___ Information provided ___

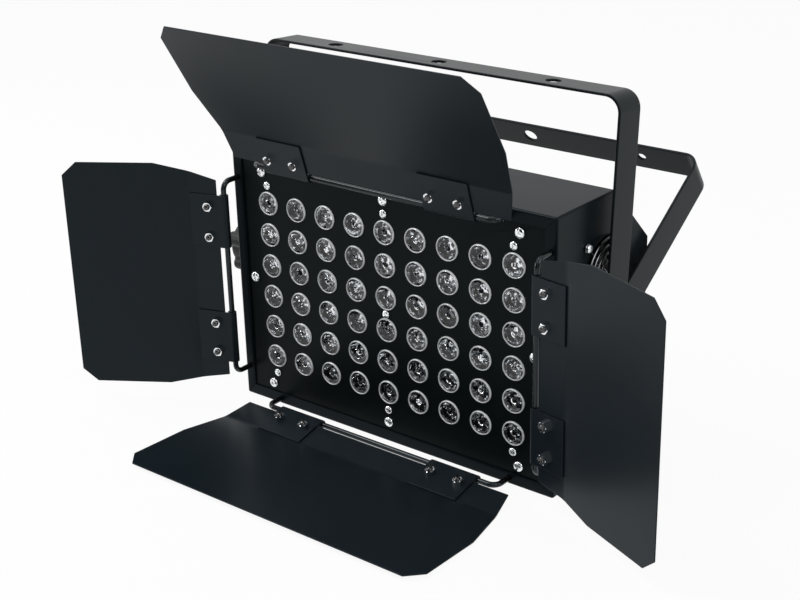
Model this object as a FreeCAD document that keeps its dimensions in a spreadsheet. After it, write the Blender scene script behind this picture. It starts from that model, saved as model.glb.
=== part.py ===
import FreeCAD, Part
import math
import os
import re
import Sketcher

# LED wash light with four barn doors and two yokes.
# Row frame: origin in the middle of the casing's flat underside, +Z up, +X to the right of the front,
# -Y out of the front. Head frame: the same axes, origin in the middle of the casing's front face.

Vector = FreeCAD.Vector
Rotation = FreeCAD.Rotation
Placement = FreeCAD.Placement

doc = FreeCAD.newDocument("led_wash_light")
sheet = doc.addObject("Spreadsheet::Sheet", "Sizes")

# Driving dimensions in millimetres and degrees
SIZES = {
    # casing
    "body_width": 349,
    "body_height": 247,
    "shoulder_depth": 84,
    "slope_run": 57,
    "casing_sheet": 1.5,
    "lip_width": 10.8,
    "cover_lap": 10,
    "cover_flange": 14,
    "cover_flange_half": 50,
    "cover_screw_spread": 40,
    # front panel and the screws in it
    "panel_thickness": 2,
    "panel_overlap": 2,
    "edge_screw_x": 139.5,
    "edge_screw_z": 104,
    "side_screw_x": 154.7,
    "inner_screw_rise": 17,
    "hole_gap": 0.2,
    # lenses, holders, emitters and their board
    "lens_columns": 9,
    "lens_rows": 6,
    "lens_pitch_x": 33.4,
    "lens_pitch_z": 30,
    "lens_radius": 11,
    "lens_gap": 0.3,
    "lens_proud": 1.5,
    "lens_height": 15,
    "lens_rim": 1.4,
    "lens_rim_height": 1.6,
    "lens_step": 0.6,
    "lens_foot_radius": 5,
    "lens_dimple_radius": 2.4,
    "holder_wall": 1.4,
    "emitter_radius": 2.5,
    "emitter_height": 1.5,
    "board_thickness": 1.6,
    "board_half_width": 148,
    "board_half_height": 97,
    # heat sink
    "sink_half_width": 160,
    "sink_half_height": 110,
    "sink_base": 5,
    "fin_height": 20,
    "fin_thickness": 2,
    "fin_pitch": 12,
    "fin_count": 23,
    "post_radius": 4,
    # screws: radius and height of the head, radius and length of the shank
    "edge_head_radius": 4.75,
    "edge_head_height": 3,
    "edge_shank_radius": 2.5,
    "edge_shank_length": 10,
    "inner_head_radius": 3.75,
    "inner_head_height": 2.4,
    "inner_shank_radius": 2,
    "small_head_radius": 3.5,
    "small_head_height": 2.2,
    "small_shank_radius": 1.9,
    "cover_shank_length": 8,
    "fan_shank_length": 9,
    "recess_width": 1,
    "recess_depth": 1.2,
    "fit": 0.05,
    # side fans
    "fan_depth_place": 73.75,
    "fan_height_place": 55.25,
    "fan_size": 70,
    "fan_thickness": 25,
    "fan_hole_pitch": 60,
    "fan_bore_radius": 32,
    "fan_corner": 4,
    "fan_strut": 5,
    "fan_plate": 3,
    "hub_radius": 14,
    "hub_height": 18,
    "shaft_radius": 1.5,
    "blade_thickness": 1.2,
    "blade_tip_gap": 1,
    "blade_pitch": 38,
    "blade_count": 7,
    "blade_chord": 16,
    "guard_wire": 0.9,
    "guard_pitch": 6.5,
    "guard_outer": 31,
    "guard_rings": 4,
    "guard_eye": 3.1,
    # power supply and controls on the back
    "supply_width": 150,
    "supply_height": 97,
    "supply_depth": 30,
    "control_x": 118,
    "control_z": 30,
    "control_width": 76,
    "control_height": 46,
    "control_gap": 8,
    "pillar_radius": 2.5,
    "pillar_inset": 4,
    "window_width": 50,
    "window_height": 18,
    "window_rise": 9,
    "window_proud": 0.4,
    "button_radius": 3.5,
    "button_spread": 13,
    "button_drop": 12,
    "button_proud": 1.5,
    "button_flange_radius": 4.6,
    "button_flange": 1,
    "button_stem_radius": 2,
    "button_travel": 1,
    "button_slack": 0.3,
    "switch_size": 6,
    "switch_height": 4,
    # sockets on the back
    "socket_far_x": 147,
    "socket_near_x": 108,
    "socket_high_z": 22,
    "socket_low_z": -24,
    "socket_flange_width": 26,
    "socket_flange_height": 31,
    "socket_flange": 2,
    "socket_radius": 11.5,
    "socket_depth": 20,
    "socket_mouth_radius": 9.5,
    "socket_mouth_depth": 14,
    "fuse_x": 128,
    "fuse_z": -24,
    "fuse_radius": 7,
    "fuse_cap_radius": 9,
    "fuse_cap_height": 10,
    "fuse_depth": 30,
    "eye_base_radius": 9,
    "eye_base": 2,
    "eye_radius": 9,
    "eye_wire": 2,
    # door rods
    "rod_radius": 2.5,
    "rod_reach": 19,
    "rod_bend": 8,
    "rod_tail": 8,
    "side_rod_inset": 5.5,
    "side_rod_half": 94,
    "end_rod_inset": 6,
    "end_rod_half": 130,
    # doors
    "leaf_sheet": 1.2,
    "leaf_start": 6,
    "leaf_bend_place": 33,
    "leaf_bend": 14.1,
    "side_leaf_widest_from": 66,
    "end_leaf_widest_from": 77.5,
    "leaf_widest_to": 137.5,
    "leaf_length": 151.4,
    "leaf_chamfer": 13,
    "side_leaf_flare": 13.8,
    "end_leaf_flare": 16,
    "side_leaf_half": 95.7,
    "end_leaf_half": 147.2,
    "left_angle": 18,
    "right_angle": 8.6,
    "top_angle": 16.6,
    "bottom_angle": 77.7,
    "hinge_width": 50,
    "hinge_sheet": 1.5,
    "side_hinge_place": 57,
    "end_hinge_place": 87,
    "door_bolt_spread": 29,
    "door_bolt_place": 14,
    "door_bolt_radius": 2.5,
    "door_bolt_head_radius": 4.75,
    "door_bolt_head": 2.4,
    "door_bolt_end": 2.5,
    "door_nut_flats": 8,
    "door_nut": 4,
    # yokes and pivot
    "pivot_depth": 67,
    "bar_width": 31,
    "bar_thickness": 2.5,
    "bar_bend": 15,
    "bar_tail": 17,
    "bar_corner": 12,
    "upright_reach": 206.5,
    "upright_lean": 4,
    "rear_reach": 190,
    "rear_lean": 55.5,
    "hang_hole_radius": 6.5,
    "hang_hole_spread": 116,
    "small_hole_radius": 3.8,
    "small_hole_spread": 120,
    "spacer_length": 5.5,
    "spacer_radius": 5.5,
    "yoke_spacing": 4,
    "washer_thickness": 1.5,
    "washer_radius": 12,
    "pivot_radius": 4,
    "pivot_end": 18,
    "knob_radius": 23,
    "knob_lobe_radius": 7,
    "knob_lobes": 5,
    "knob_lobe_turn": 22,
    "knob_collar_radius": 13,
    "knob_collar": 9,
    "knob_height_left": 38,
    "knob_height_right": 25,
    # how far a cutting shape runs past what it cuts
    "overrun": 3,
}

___

> What to do
Extract the full listing above without alteration.

> The solution
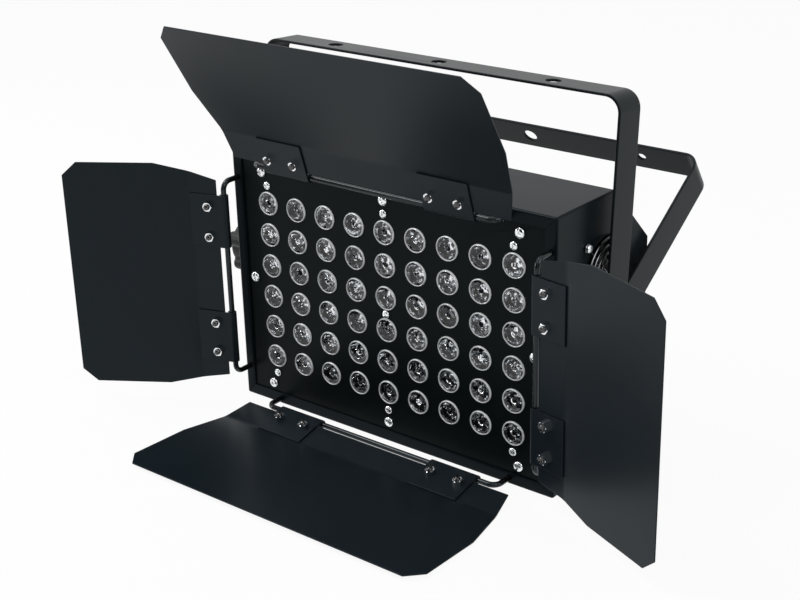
Model this object as a FreeCAD document that keeps its dimensions in a spreadsheet. After it, write the Blender scene script behind this picture. It starts from that model, saved as model.glb.
=== part.py ===
import FreeCAD, Part
import math
import os
import re
import Sketcher

# LED wash light with four barn doors and two yokes.
# Row frame: origin in the middle of the casing's flat underside, +Z up, +X to the right of the front,
# -Y out of the front. Head frame: the same axes, origin in the middle of the casing's front face.

Vector = FreeCAD.Vector
Rotation = FreeCAD.Rotation
Placement = FreeCAD.Placement

doc = FreeCAD.newDocument("led_wash_light")
sheet = doc.addObject("Spreadsheet::Sheet", "Sizes")

# Driving dimensions in millimetres and degrees
SIZES = {
    # casing
    "body_width": 349,
    "body_height": 247,
    "shoulder_depth": 84,
    "slope_run": 57,
    "casing_sheet": 1.5,
    "lip_width": 10.8,
    "cover_lap": 10,
    "cover_flange": 14,
    "cover_flange_half": 50,
    "cover_screw_spread": 40,
    # front panel and the screws in it
    "panel_thickness": 2,
    "panel_overlap": 2,
    "edge_screw_x": 139.5,
    "edge_screw_z": 104,
    "side_screw_x": 154.7,
    "inner_screw_rise": 17,
    "hole_gap": 0.2,
    # lenses, holders, emitters and their board
    "lens_columns": 9,
    "lens_rows": 6,
    "lens_pitch_x": 33.4,
    "lens_pitch_z": 30,
    "lens_radius": 11,
    "lens_gap": 0.3,
    "lens_proud": 1.5,
    "lens_height": 15,
    "lens_rim": 1.4,
    "lens_rim_height": 1.6,
    "lens_step": 0.6,
    "lens_foot_radius": 5,
    "lens_dimple_radius": 2.4,
    "holder_wall": 1.4,
    "emitter_radius": 2.5,
    "emitter_height": 1.5,
    "board_thickness": 1.6,
    "board_half_width": 148,
    "board_half_height": 97,
    # heat sink
    "sink_half_width": 160,
    "sink_half_height": 110,
    "sink_base": 5,
    "fin_height": 20,
    "fin_thickness": 2,
    "fin_pitch": 12,
    "fin_count": 23,
    "post_radius": 4,
    # screws: radius and height of the head, radius and length of the shank
    "edge_head_radius": 4.75,
    "edge_head_height": 3,
    "edge_shank_radius": 2.5,
    "edge_shank_length": 10,
    "inner_head_radius": 3.75,
    "inner_head_height": 2.4,
    "inner_shank_radius": 2,
    "small_head_radius": 3.5,
    "small_head_height": 2.2,
    "small_shank_radius": 1.9,
    "cover_shank_length": 8,
    "fan_shank_length": 9,
    "recess_width": 1,
    "recess_depth": 1.2,
    "fit": 0.05,
    # side fans
    "fan_depth_place": 73.75,
    "fan_height_place": 55.25,
    "fan_size": 70,
    "fan_thickness": 25,
    "fan_hole_pitch": 60,
    "fan_bore_radius": 32,
    "fan_corner": 4,
    "fan_strut": 5,
    "fan_plate": 3,
    "hub_radius": 14,
    "hub_height": 18,
    "shaft_radius": 1.5,
    "blade_thickness": 1.2,
    "blade_tip_gap": 1,
    "blade_pitch": 38,
    "blade_count": 7,
    "blade_chord": 16,
    "guard_wire": 0.9,
    "guard_pitch": 6.5,
    "guard_outer": 31,
    "guard_rings": 4,
    "guard_eye": 3.1,
    # power supply and controls on the back
    "supply_width": 150,
    "supply_height": 97,
    "supply_depth": 30,
    "control_x": 118,
    "control_z": 30,
    "control_width": 76,
    "control_height": 46,
    "control_gap": 8,
    "pillar_radius": 2.5,
    "pillar_inset": 4,
    "window_width": 50,
    "window_height": 18,
    "window_rise": 9,
    "window_proud": 0.4,
    "button_radius": 3.5,
    "button_spread": 13,
    "button_drop": 12,
    "button_proud": 1.5,
    "button_flange_radius": 4.6,
    "button_flange": 1,
    "button_stem_radius": 2,
    "button_travel": 1,
    "button_slack": 0.3,
    "switch_size": 6,
    "switch_height": 4,
    # sockets on the back
    "socket_far_x": 147,
    "socket_near_x": 108,
    "socket_high_z": 22,
    "socket_low_z": -24,
    "socket_flange_width": 26,
    "socket_flange_height": 31,
    "socket_flange": 2,
    "socket_radius": 11.5,
    "socket_depth": 20,
    "socket_mouth_radius": 9.5,
    "socket_mouth_depth": 14,
    "fuse_x": 128,
    "fuse_z": -24,
    "fuse_radius": 7,
    "fuse_cap_radius": 9,
    "fuse_cap_height": 10,
    "fuse_depth": 30,
    "eye_base_radius": 9,
    "eye_base": 2,
    "eye_radius": 9,
    "eye_wire": 2,
    # door rods
    "rod_radius": 2.5,
    "rod_reach": 19,
    "rod_bend": 8,
    "rod_tail": 8,
    "side_rod_inset": 5.5,
    "side_rod_half": 94,
    "end_rod_inset": 6,
    "end_rod_half": 130,
    # doors
    "leaf_sheet": 1.2,
    "leaf_start": 6,
    "leaf_bend_place": 33,
    "leaf_bend": 14.1,
    "side_leaf_widest_from": 66,
    "end_leaf_widest_from": 77.5,
    "leaf_widest_to": 137.5,
    "leaf_length": 151.4,
    "leaf_chamfer": 13,
    "side_leaf_flare": 13.8,
    "end_leaf_flare": 16,
    "side_leaf_half": 95.7,
    "end_leaf_half": 147.2,
    "left_angle": 18,
    "right_angle": 8.6,
    "top_angle": 16.6,
    "bottom_angle": 77.7,
    "hinge_width": 50,
    "hinge_sheet": 1.5,
    "side_hinge_place": 57,
    "end_hinge_place": 87,
    "door_bolt_spread": 29,
    "door_bolt_place": 14,
    "door_bolt_radius": 2.5,
    "door_bolt_head_radius": 4.75,
    "door_bolt_head": 2.4,
    "door_bolt_end": 2.5,
    "door_nut_flats": 8,
    "door_nut": 4,
    # yokes and pivot
    "pivot_depth": 67,
    "bar_width": 31,
    "bar_thickness": 2.5,
    "bar_bend": 15,
    "bar_tail": 17,
    "bar_corner": 12,
    "upright_reach": 206.5,
    "upright_lean": 4,
    "rear_reach": 190,
    "rear_lean": 55.5,
    "hang_hole_radius": 6.5,
    "hang_hole_spread": 116,
    "small_hole_radius": 3.8,
    "small_hole_spread": 120,
    "spacer_length": 5.5,
    "spacer_radius": 5.5,
    "yoke_spacing": 4,
    "washer_thickness": 1.5,
    "washer_radius": 12,
    "pivot_radius": 4,
    "pivot_end": 18,
    "knob_radius": 23,
    "knob_lobe_radius": 7,
    "knob_lobes": 5,
    "knob_lobe_turn": 22,
    "knob_collar_radius": 13,
    "knob_collar": 9,
    "knob_height_left": 38,
    "knob_height_right": 25,
    # how far a cutting shape runs past what it cuts
    "overrun": 3,
}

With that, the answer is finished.